Had Hagel been around to “speak for those ghosts,” I’m not sure the Obama administration would have sent 30,000 more troops to Afghanistan in a “surge” that, as Bob Woodward has shown, few in the White House believed could succeed. Hagel has also been more reluctant than Obama to support, even hypothetically, military action against Iran. Like Eisenhower, who scorned the idea that any war, once unleashed, could be controlled, Hagel reviles the bloodless, almost casual, way in which commentators discuss “air strikes” against Iran. Hagel doesn’t talk about air strikes; he talks about war. “Once you start [a war with Iran],” he told the Atlantic Council in 2010, “you’d better be prepared to find 100,000 troops because it may take that.” You can’t say “it’ll be a limited warfare. I don’t think any nation can ever go into it that way.”

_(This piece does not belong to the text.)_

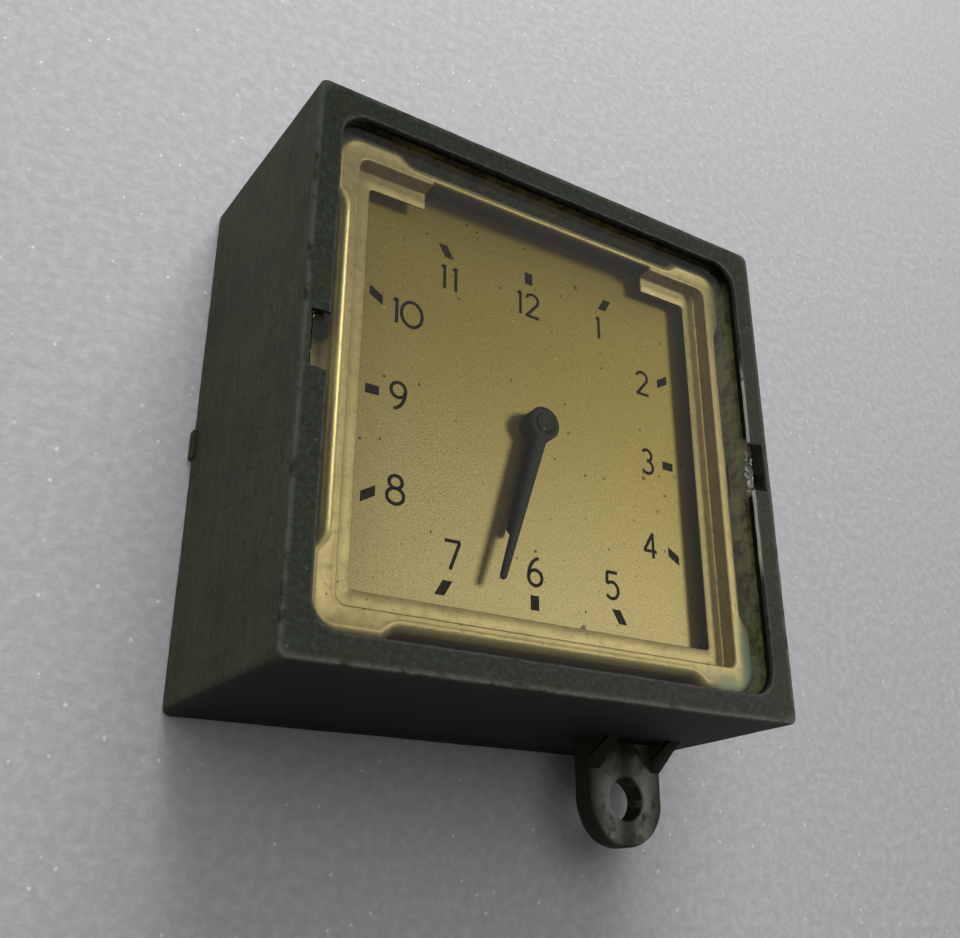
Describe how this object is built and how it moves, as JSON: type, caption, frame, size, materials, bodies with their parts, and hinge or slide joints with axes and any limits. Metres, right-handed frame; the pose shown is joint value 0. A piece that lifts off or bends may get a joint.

Hawks are terrified of a Hagel appointment. They should be. Hagel is that rarest of Washington creatures: a politician brave or foolish enough to follow his conscience wherever it leads. He imperiled a safe senate seat in an overwhelmingly Republican state because he so fiercely opposed the Bush administration’s foreign policy. It’s entirely possible that he’d resign rather than support another Middle Eastern war. For the last four years, George W. Bush and Dick Cheney have been silent partners in Barack Obama’s foreign policy, continuing to define many of the assumptions that guide America’s relations with the world. Now, finally, mercifully, that may be beginning to change.